Item 1A. Risk Factors

Much of the information included in this quarterly report includes
or is based upon estimates, projections or other "forward looking
statements". Such forward looking statements include any projections
or estimates made by us and our management in connection with our
business operations. While these forward-looking statements, and any
assumptions upon which they are based, are made in good faith and
reflect our current judgment regarding the direction of our
business, actual results will almost always vary, sometimes
materially, from any estimates, predictions, projections,
assumptions or other future performance suggested herein.

Such estimates, projections or other "forward looking statements"
involve various risks and uncertainties as outlined below. We
caution the reader that important factors in some cases have
affected and, in the future, could materially affect actual results
and cause actual results to differ materially from the results
expressed in any such estimates, projections or other "forward
looking statements".

Our common shares are considered speculative during the development
of our new business operations. Prospective investors should
consider carefully the risk factors set out below.
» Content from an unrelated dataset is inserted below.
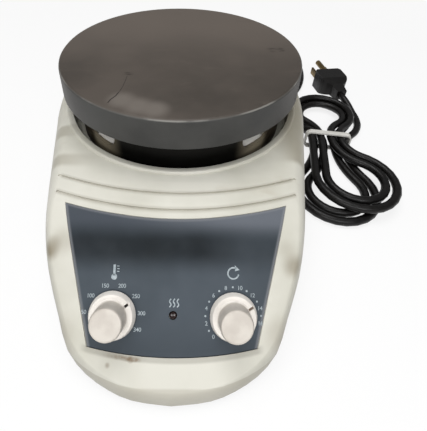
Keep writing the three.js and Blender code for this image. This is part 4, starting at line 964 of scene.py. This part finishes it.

Trading in our common shares on the OTC Bulletin Board is limited
and sporadic making it difficult for our shareholders to sell their
shares or liquidate their investments.

Our common shares are currently listed for public trading on the OTC
Bulletin Board. The trading price of our common shares has been
subject to wide fluctuations. Trading prices of our common shares
may fluctuate in response to a number of factors, many of which will
be beyond our control. The stock market has generally experienced
extreme price and volume fluctuations that have often been unrelated
or disproportionate to the operating performance of companies with
no current business operation. There can be no assurance that
trading prices and price earnings ratios previously experienced by
our common shares will be matched or maintained. These broad market
and industry factors may adversely affect the market price of our
common shares, regardless of our operating performance.

In the past, following periods of volatility in the market price of
a company's securities, securities class-action litigation has often
been instituted. Such litigation, if instituted, could result in
substantial costs for us and a diversion of management's attention
and resources.

Our stock is a penny stock. Trading of our stock may be restricted
by the SEC's penny stock regulations which may limit a stockholder's
ability to buy and sell our stock.

Our stock is a penny stock. The Securities and Exchange Commission
has adopted Rule 15g-9 which generally defines "penny stock" to be
any equity security that has a market price (as defined) less than
$5.00 per share or an exercise price of less than $5.00 per share,
subject to certain exceptions. Our securities are covered by the
penny stock rules, which impose additional sales practice
requirements on broker-dealers who sell to persons other than
established customers and "accredited investors". The term
"accredited investor" refers generally to institutions with assets
in excess of $5,000,000 or individuals with a net worth in excess of
$1,000,000 or annual income exceeding $200,000 or $300,000 jointly
with their spouse. The penny stock rules require a broker-dealer,
prior to a transaction in a penny stock not otherwise exempt from
the rules, to deliver a standardized risk disclosure document in a
form prepared by the SEC which provides information about penny
stocks and the nature and level of risks in the penny stock market.
The broker-dealer also must provide the customer with current bid
and offer quotations for the penny stock, the compensation of the
broker-dealer and its salesperson in the transaction and monthly
account statements showing the market value of each penny stock held
in the customer's account. The bid and offer quotations, and the
broker-dealer and salesperson compensation information, must be
given to the customer orally or in writing prior to effecting the
transaction and must be given to the customer in writing before or
with the customer's confirmation. In addition, the penny stock rules
require that prior to a transaction in a penny stock not otherwise
exempt from these rules; the broker-dealer must make a special
written determination that the penny stock is a suitable investment
for the purchaser and receive the purchaser's written agreement to
the transaction. These disclosure requirements may have the effect
of reducing the level of trading activity in the secondary market
for the stock that is subject to these penny stock rules.
Consequently, these penny stock rules may affect the ability of
broker-dealers to trade our securities. We believe that the penny
stock rules discourage investor interest in and limit the
marketability of our common stock.

The Financial Industry Regulatory Authority, or FINRA, has adopted
sales practice requirements which may also limit a stockholder's
ability to buy and sell our stock.

In addition to the "penny stock" rules described above, FINRA has
adopted rules that require that in recommending an investment to a
customer, a broker-dealer must have reasonable grounds for believing
that the investment is suitable for that customer. Prior to
recommending speculative low priced securities to their
non-institutional customers, broker-dealers must make reasonable
efforts to obtain information about the customer's financial status,
tax status, investment objectives and other information. Under
interpretations of these rules, FINRA believes that there is a high
probability that speculative low priced securities will not be
suitable for at least some customers. FINRA requirements make it
more difficult for broker-dealers to recommend that their customers
buy our common stock, which may limit your ability to buy and sell
our stock and have an adverse effect on the market for our shares.

Item 2 Unregistered Sales of Equity Securities and Use of Proceeds


Item 3 Defaults Upon Senior Securities


Item 4 Submission of Matters to a Vote of Security Holders


Item 5 Other Information


Item 6: Exhibits

(a)   The following exhibit is filed as part of this report:

        31.1  Certification of Principal Executive Officer and
Principal Financial Officer filed pursuant to Section 302 of the
Sarbanes-Oxley Act of 2002

        32.1  Certification of Principal Executive Officer and
Principal Financial Officer pursuant to 18 U.S.C. Section 1350, as
adopted pursuant to Section 906 of the Sarbanes-Oxley Act of 2002


Pursuant to the requirements of the Securities Exchange Act of 1934,
the registrant has duly caused this report to be signed on its
behalf by the undersigned thereunto duly authorized June 20, 2011.